Digital asset regulation is an area of particular interest, with a call for coordinated oversight between the SEC and the Commodity Futures Trading Commission (CFTC). Instead of relying on enforcement actions that have sown confusion and hindered innovation, both agencies should establish clear, unified rules to define the regulatory status of digital assets. The proposed framework differentiates securities from commodities, recommending that only digital assets offering revenue shares or liquidation rights be considered securities. In the absence of regulatory coordination, the authors recommend that Congress enact legislation to clarify digital asset classifications, empowering the CFTC to regulate digital assets not meeting the criteria of investment contracts, which sounds reasonable.
Finally, the blueprint emphasizes a restrained approach to federal influence over business operations, particularly opposing mandates that require businesses to engage in socially-driven disclosures.
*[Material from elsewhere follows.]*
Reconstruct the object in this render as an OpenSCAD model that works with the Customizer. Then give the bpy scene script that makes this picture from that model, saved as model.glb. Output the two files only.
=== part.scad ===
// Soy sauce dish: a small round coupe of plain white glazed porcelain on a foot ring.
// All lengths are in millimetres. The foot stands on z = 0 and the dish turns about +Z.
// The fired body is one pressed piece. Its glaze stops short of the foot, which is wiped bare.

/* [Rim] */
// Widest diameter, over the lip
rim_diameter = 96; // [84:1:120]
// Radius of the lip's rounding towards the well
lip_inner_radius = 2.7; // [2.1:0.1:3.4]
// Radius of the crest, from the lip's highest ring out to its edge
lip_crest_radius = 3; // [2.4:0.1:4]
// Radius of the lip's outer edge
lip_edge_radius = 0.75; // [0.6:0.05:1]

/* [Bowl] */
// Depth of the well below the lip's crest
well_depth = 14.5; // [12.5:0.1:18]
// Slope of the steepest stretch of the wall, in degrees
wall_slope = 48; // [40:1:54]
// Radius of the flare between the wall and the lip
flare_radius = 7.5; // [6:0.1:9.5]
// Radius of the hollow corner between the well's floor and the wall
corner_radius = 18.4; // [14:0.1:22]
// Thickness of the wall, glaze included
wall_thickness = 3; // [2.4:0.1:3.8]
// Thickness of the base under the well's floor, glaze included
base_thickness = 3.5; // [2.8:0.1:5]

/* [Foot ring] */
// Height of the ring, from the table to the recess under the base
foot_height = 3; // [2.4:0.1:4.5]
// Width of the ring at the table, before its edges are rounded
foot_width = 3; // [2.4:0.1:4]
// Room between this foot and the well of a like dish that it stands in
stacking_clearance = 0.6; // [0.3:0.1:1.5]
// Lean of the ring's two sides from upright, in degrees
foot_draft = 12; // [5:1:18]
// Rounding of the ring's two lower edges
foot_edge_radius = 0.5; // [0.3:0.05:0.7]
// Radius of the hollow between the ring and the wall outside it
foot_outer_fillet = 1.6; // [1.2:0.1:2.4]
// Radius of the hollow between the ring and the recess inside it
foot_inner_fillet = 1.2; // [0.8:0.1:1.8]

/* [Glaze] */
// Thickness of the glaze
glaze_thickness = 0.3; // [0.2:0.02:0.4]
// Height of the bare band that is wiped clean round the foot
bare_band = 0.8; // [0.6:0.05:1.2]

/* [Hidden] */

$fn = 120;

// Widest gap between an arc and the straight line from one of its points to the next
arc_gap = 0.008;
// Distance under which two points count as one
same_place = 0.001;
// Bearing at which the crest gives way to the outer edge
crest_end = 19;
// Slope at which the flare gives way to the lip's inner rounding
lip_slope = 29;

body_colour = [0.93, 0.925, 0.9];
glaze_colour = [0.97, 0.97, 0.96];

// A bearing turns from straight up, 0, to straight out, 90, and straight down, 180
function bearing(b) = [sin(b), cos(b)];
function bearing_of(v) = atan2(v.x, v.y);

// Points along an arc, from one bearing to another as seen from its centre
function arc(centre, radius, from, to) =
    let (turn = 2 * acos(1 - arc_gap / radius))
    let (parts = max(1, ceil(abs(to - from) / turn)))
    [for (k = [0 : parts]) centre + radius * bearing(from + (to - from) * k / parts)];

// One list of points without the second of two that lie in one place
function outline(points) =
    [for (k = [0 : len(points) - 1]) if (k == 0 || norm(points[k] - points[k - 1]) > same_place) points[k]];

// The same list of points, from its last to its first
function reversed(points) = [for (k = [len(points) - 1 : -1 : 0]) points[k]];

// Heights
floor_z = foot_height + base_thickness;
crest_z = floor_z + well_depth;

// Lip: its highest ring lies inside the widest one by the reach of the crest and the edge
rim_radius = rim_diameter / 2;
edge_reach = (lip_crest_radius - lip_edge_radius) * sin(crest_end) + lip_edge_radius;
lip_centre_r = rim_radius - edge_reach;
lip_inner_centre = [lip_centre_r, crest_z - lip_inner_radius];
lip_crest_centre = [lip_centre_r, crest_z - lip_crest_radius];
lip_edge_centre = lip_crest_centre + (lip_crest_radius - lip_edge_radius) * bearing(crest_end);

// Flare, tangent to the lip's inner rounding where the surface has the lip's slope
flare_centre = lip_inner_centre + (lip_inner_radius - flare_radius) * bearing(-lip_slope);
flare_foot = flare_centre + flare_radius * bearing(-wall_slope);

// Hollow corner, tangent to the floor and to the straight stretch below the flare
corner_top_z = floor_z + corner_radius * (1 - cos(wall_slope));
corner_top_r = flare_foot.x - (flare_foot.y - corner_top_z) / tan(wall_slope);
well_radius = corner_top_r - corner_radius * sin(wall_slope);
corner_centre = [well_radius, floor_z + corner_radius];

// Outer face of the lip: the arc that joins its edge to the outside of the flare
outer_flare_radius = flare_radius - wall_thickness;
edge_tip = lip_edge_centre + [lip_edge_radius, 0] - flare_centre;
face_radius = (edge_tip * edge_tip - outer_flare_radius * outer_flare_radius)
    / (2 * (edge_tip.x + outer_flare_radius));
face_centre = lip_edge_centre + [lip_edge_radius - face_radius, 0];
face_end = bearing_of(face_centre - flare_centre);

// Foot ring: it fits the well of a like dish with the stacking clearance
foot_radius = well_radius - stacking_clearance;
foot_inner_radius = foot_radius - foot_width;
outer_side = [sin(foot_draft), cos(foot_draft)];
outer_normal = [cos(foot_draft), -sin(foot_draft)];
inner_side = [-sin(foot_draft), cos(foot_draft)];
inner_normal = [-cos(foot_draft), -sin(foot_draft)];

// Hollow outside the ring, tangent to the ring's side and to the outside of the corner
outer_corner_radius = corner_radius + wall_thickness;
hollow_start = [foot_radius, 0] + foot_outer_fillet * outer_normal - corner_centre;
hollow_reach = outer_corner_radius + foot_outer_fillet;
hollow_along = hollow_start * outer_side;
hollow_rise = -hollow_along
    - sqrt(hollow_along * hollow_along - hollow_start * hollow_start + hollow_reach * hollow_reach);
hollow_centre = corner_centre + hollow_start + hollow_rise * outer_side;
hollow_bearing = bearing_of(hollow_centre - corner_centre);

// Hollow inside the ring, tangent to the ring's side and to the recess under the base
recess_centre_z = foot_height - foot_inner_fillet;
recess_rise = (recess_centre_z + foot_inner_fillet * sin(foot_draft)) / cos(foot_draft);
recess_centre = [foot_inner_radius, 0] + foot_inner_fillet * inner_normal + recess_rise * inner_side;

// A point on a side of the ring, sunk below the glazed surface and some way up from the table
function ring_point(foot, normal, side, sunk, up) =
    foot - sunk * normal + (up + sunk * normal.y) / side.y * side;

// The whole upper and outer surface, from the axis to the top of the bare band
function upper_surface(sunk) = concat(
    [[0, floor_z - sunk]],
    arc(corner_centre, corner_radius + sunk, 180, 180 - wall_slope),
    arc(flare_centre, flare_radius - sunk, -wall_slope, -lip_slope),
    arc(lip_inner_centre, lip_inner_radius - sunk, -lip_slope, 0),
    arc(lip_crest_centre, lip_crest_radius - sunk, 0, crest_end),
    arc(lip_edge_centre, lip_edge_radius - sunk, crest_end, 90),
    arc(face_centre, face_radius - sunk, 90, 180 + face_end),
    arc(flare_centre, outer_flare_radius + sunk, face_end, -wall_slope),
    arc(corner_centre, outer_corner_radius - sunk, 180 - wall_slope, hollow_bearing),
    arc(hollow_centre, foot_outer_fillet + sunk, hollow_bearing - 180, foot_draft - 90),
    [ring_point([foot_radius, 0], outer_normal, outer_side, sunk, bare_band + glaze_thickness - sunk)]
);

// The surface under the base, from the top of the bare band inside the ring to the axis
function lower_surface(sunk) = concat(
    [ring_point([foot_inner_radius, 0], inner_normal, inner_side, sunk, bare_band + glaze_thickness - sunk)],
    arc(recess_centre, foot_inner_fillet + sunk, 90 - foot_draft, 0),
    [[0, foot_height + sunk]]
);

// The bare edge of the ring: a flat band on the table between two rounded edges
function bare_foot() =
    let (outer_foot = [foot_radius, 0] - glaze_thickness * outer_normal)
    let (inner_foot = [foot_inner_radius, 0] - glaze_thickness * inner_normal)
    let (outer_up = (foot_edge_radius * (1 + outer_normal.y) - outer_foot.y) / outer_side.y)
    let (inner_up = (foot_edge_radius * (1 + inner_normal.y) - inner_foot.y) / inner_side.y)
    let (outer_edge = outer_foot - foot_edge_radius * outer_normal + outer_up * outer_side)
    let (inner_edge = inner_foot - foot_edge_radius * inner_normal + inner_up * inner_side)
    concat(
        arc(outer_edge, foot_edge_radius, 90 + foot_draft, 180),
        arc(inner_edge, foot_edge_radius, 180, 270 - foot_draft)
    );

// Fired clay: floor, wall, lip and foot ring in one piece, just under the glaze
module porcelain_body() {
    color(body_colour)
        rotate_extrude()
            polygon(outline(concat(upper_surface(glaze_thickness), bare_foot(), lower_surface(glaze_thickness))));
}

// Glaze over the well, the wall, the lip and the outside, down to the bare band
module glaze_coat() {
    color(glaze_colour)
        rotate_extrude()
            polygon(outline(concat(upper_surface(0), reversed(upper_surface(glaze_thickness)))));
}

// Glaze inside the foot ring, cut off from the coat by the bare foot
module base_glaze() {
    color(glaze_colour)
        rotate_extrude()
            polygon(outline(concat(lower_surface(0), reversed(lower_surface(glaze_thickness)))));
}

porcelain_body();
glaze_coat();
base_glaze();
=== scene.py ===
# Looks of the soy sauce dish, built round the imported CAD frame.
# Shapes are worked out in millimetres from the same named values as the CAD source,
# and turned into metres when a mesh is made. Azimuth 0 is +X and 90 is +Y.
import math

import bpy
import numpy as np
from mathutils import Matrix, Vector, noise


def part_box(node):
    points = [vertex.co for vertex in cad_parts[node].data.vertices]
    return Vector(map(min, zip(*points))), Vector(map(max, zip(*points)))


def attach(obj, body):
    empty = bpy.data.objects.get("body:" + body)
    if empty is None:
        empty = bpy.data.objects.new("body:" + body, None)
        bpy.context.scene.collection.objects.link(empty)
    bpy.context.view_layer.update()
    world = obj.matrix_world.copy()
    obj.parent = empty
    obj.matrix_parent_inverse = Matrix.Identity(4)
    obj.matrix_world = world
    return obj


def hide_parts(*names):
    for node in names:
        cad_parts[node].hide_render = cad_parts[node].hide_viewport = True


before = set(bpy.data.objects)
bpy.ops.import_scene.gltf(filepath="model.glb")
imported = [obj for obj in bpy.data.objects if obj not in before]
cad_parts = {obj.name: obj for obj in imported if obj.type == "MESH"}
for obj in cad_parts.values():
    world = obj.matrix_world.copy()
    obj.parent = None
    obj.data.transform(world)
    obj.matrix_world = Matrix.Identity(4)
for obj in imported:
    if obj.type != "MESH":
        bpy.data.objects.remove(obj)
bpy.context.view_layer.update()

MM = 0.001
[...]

It criticizes federal initiatives aimed at redefining the purpose of businesses to address societal goals and argues for returning to a model where corporations focus on shareholder value rather than broader social or political objectives. This is accompanied by calls for the elimination of disclosures deemed extraneous to financial performance. All of which is consistent with the arguments made in my book The Profit Motive.
In sum, while I recognize that much of Project 2025 is highly controversial, many of the proposals for SEC reform are good ideas that I and other conservative/libertarian corporate law commentators have long supported.